A group of models in oddly shaped, solid-colored, blocky clothing struts out of a yellow elevator. The words “create exuberant” fill the screen.
A model wearing a structured red dress and silver eye makeup spins. “Live vivid” appears.
An older male model channeling 1990s Iggy Pop in solid red paints the camera lens white. “Delete ordinary.”
This…this…is a car commercial?
Jaguar made news (and social media mockery) yesterday with a new ad campaign that immediately made viewers wonder if “Zoolander 3” was coming at last and if Kirkland brand Willem Dafoe was Derek Zoolander’s new rival. It isn’t. He isn’t.
The ad is the first step in the reinvention of a nearly 90-year-old car company. The ad ends with “copy nothing” in a font that, one KBB editor notes, looks copied from the GM logo.
We can explain. Well, we can describe.
Trying to Move Upscale
Jaguar, industry publication Automotive News explains, hopes to transform itself to serve “a more exclusive and dramatically smaller customer base.”
Over the summer, plans leaked indicating Jaguar would scuttle most of its lineup entirely and try to move upscale into Aston Martin and Bentley territory.
The publication reports that the F-Pace SUV is the only new Jaguar still in production, though other vehicles such as the XF sedan, F-Type sports car, E-Pace compact crossover, and I-Pace are likely still on dealer lots.
Moving forward, Jaguar is preparing a new lineup of electric vehicles (EVs) aimed at wealthier buyers.
First Actual Car Coming Soon…Sort Of
Now, AN reports, the effort will see something more than dancing models and the odd aesthetics of the high-fashion world.
The company will reveal a 2-door concept car in Miami in early December “as part of Jaguar’s sponsorship of Art Week.” Concept cars are generally not intended for sale. They’re design studies that hint at a brand’s future plans.
Miami’s Art Week event often “draws nearly 100,000 art collectors, dealers, and artists to various locations throughout the city’s eclectic array of art deco, pastel-colored hotels, and museums,” AN says. They’re “a moneyed niche of customers who often view ultraluxury cars as an art form.”
That explains the elevator crowd and their blank expressions.
The brand will later unveil a new lineup of actual cars it plans to sell, AN reports. All “will be at least twice the price of those on sale now, all will look completely different from anything in Jag’s past and from other brands’ vehicles, and all are intended to be second or third cars for upscale families with stables of vehicles.”

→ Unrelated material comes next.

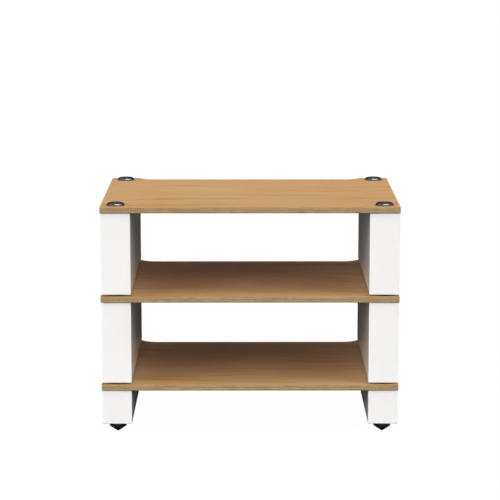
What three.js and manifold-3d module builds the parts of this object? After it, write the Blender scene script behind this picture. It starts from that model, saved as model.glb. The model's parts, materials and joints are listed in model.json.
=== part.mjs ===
// Audio equipment rack of three stacked tiers, in millimetres, +Z up.
// The origin is on the floor under the middle of the rack, the front faces -Y and +X is to the right.
// A tier is one plywood shelf held on two lacquered side supports by cups that screw down through it.
// The base tier stands on the floor on four turned spikes. In the tall supports of the other tiers
// the same spikes sit in recesses and stand in the cups of the tier below.
import * as THREE from 'three';
import { mergeVertices } from 'three/addons/utils/BufferGeometryUtils.js';
import Module from 'manifold-3d';

const wasm = await Module();
wasm.setup();

// Shelf: an oak-veneered plywood board with a shallow cable recess in its rear edge
const shelfWidth = 600;
const shelfDepth = 415;
const shelfThickness = 12;
const shelfCornerRadius = 2.5;
const shelfArris = 1.2;
const recessMouthWidth = 480;
const recessDepth = 23;
const recessCornerRadius = 38;

// Supports: solid lacquered blocks that run under both ends of a shelf
const supportWidth = 60;
const supportSideInset = 0.8;
const supportEndInset = 3;
const supportCornerRadius = 2;
const supportArris = 1.5;
const tallSupportHeight = 166;
const baseSupportHeight = 70;

// Fixings lie on the centre line of each support, this far in from the shelf's front and rear edges
const fixingInset = 30;
const studDiameter = 8;
const studClearance = 0.3;
const seatClearance = 0.3;

// Cup: a low black button whose dish takes the spike of the tier above
const cupDiameter = 36.4;
const cupHeight = 5.2;
const cupLipHeight = 1;
const cupFlatDiameter = 26;
const dishMouthDiameter = 9;
const dishFloorDiameter = 3;
const dishDepth = 2;
const cupThreadEngagement = 14;

// Spike: a wide turned cone on a collar, with the threaded stud above it
const spikeDiameter = 35;
const spikeTipDiameter = 1.6;
const spikeConeHeight = 12.5;
const spikeRimHeight = 0.9;
const spikeCollarDiameter = 20;
const spikeCollarHeight = 8.5;
const spikeStudLength = 18;

// Threaded sleeve insert that takes the stud of a cup or a spike
const insertDiameter = 12;
const insertLength = 20;

// Stacking: the open gap between a tall support and the shelf below, and the recess that hides the spike
const tierGap = 3.4;
const spikeRecessDiameter = 40;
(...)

The automotive press has hints on just one of them. Jaguar test drivers have been spotted in a heavily camouflaged full-size sedan with boxy proportions. It’s hard to tell under all the wrapping, but the car looks almost like a rival to the Cadillac Celestiq – another high-dollar super-sedan built by a brand aiming for wealthier buyers than it’s used to.
AN says a 3-row SUV and “possibly a limousine-sized sedan for royalty” will follow.
New Leaper, No Growler


In the meantime, the brand has revealed a remodel of its famous logos. Jaguar vehicles have traditionally worn one or both of two stylized cats. The “leaper” shows a jaguar in profile, leaping off its hind legs. The “growler” shows the big cat’s face, snarling.
The growler, which adorned the legendary E-Type some purists consider history’s most beautiful car, is gone. In its place will appear a more conventional script badge showing a lowercase j and r.
The leaper returns, but more angular – a mechanical mecha-leaper of sorts. It will now appear against horizontal lines Jaguar calls a “strikethrough.”
The new logos are all we have to go on, for now. Well, and fake Iggy.


This Might Make Sense in the End
It’s a bold change for a brand approaching a century old, and not many automakers can succeed by making their products unattainable to most people.
But, over its history, Jaguar has been everything from a racing team that built sports cars for a select few to a division of Ford lowering prices to compete for the masses. In recent years, it has styled itself a luxury alternative to BMW and Mercedes, with limited success.
In its E-Type heyday, Jags were relatively rare sights. That was part of their mystique. We can’t be sure that’s the wrong approach for the storied brand.
“Jaguar was always at its best when challenging convention,” says Jaguar Managing Director Rowan Glower.